Tracking Development in South-East Asia and sub-Saharan Africa: The Primacy of Policy
Article first published online: 16 JAN 2012
© The Authors 2012. Development Policy Review © 2012 Overseas Development Institute.
Development Policy Review
Special Issue: Tracking Development in South-East Asia and sub-Saharan Africa
Volume 30, Issue Supplement s1, pages s5–s24, February 2012
How to Cite
van Donge, J. K., Henley, D. and Lewis, P. (2012), Tracking Development in South-East Asia and sub-Saharan Africa: The Primacy of Policy. Development Policy Review, 30: s5–s24. doi: 10.1111/j.1467-7679.2012.00563.x
- Issue published online: 16 JAN 2012
- Article first published online: 16 JAN 2012
- first submitted July 2010; final revision accepted May 2011
- development policy;
- sustained growth;
- poverty reduction
The Tracking Development project aims to explain the divergences in development outcomes in sub-Saharan Africa and South-East Asia over the past fifty years through the pair-wise comparison of four countries in each region.
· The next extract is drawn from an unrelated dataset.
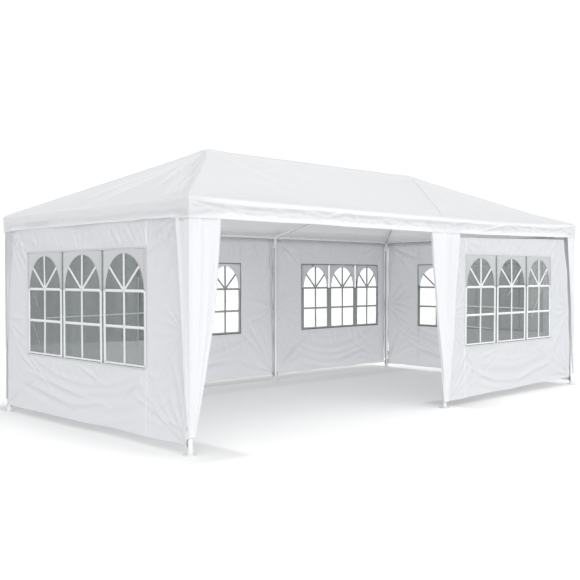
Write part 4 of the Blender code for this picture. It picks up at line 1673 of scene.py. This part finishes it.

The development trajectories in South-East Asia reveal that the transition to sustained growth has consistently been associated with policies aimed at (i) macroeconomic stabilisation; (ii) improving life in the rural sector, increasing agricultural productivity and ensuring an ample supply of food; and (iii) liberalising the economy and creating conditions of economic freedom, particularly for peasant farmers and other small actors. In Africa, initiatives in these directions have been taken in some instances, but the simultaneous pursuit of all three policy objectives has not occurred. Most noticeably, policies aimed at macroeconomic stabilisation were pursued in both regions, but whereas in South-East Asia these were associated with policies leading to poverty reduction, this was not the case in Africa.